_WHAT IS ASKED_: Repeat every line below exactly as it reads.

^^^^

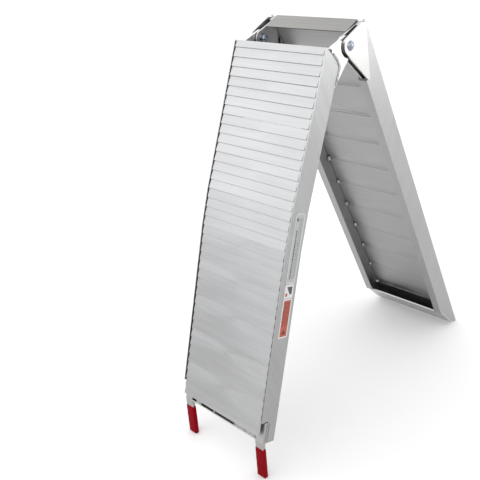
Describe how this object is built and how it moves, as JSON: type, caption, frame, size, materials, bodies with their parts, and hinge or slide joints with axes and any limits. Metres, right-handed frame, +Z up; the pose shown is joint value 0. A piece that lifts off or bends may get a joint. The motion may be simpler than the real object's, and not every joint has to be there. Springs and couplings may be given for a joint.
{
  "type": "folding loading ramp",
  "caption": "Folding aluminium loading ramp with ribbed treads, side rails, a bolted centre hinge, a bevelled foot and rubber-sleeved fingers, standing folded as an A.",
  "frame": {"origin": "middle of the footprint at floor level, halfway between the side rails", "axes": "+X along the hinge towards the side that carries the labels, +Y from the finger section to the foot section, +Z up"},
  "size_m": [0.323, 0.9456, 1.0827],
  "materials": {
    "tread": "ribbed mill finish",
    "rail": "lengthwise brushed",
    "leaf": "brushed plate",
    "bar": "mill finish bar",
    "weld": "weld bead",
    "zinc": "bright zinc plate",
    "sleeve": "dipped soft vinyl",
    "label_silver": "film label",
    "label_white": "film label",
    "label_red": "film label"
  },
  "bodies": {
    "foot_section": {"rear_rail_left": "rail", "rear_rail_right": "rail", "rear_plank_01": "tread", "rear_plank_02": "tread", "rear_plank_03": "tread", "rear_plank_04": "tread", "rear_plank_05": "tread", "rear_plank_06": "tread", "rear_plank_07": "tread", "rear_plank_08": "tread", "rear_plank_09": "tread", "rear_plank_10": "tread", "rear_plank_11": "tread", "rear_plank_12": "tread", "outer_plate_left": "leaf", "inner_plate_left": "leaf", "pivot_bolt_left": "zinc", "lock_nut_left": "zinc", "washer_left": "zinc", "outer_plate_right": "leaf", "inner_plate_right": "leaf", "pivot_bolt_right": "zinc", "lock_nut_right": "zinc", "washer_right": "zinc", "plate_welds": "weld", "rear_plank_welds": "weld", "rear_end_plate": "leaf", "foot_plate": "leaf"},
    "finger_section": {"front_rail_left": "rail", "front_rail_right": "rail", "front_plank_01": "tread", "front_plank_02": "tread", "front_plank_03": "tread", "front_plank_04": "tread", "front_plank_05": "tread", "front_plank_06": "tread", "front_plank_07": "tread", "front_plank_08": "tread", "front_plank_09": "tread", "front_plank_10": "tread", "front_end_channel": "rail", "finger_bar_left": "bar", "sleeve_left": "sleeve", "front_ear_left": "leaf", "finger_bar_right": "bar", "sleeve_right": "sleeve", "front_ear_right": "leaf", "finger_welds": "weld", "slot_welds": "weld", "front_ear_welds": "weld", "front_plank_welds": "weld", "label_silver": "label_silver", "label_picture": "label_white", "label_red": "label_red"}
  },
  "joints": [
    {"name": "fold_hinge", "type": "hinge", "parent": "foot_section", "child": "finger_section", "pos_m": [0, -0.05796, 1.03329], "axis": [-1, 0, 0], "range_deg": [-43, 133.3]}
  ]
}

^^^^

_RESPONSE BELOW_:
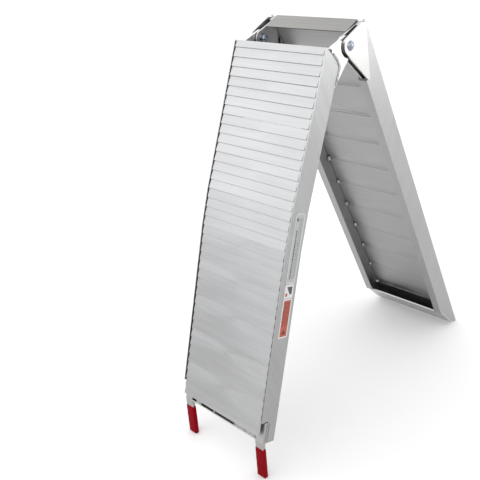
Describe how this object is built and how it moves, as JSON: type, caption, frame, size, materials, bodies with their parts, and hinge or slide joints with axes and any limits. Metres, right-handed frame, +Z up; the pose shown is joint value 0. A piece that lifts off or bends may get a joint. The motion may be simpler than the real object's, and not every joint has to be there. Springs and couplings may be given for a joint.
{
  "type": "folding loading ramp",
  "caption": "Folding aluminium loading ramp with ribbed treads, side rails, a bolted centre hinge, a bevelled foot and rubber-sleeved fingers, standing folded as an A.",
  "frame": {"origin": "middle of the footprint at floor level, halfway between the side rails", "axes": "+X along the hinge towards the side that carries the labels, +Y from the finger section to the foot section, +Z up"},
  "size_m": [0.323, 0.9456, 1.0827],
  "materials": {
    "tread": "ribbed mill finish",
    "rail": "lengthwise brushed",
    "leaf": "brushed plate",
    "bar": "mill finish bar",
    "weld": "weld bead",
    "zinc": "bright zinc plate",
    "sleeve": "dipped soft vinyl",
    "label_silver": "film label",
    "label_white": "film label",
    "label_red": "film label"
  },
  "bodies": {
    "foot_section": {"rear_rail_left": "rail", "rear_rail_right": "rail", "rear_plank_01": "tread", "rear_plank_02": "tread", "rear_plank_03": "tread", "rear_plank_04": "tread", "rear_plank_05": "tread", "rear_plank_06": "tread", "rear_plank_07": "tread", "rear_plank_08": "tread", "rear_plank_09": "tread", "rear_plank_10": "tread", "rear_plank_11": "tread", "rear_plank_12": "tread", "outer_plate_left": "leaf", "inner_plate_left": "leaf", "pivot_bolt_left": "zinc", "lock_nut_left": "zinc", "washer_left": "zinc", "outer_plate_right": "leaf", "inner_plate_right": "leaf", "pivot_bolt_right": "zinc", "lock_nut_right": "zinc", "washer_right": "zinc", "plate_welds": "weld", "rear_plank_welds": "weld", "rear_end_plate": "leaf", "foot_plate": "leaf"},
    "finger_section": {"front_rail_left": "rail", "front_rail_right": "rail", "front_plank_01": "tread", "front_plank_02": "tread", "front_plank_03": "tread", "front_plank_04": "tread", "front_plank_05": "tread", "front_plank_06": "tread", "front_plank_07": "tread", "front_plank_08": "tread", "front_plank_09": "tread", "front_plank_10": "tread", "front_end_channel": "rail", "finger_bar_left": "bar", "sleeve_left": "sleeve", "front_ear_left": "leaf", "finger_bar_right": "bar", "sleeve_right": "sleeve", "front_ear_right": "leaf", "finger_welds": "weld", "slot_welds": "weld", "front_ear_welds": "weld", "front_plank_welds": "weld", "label_silver": "label_silver", "label_picture": "label_white", "label_red": "label_red"}
  },
  "joints": [
    {"name": "fold_hinge", "type": "hinge", "parent": "foot_section", "child": "finger_section", "pos_m": [0, -0.05796, 1.03329], "axis": [-1, 0, 0], "range_deg": [-43, 133.3]}
  ]
}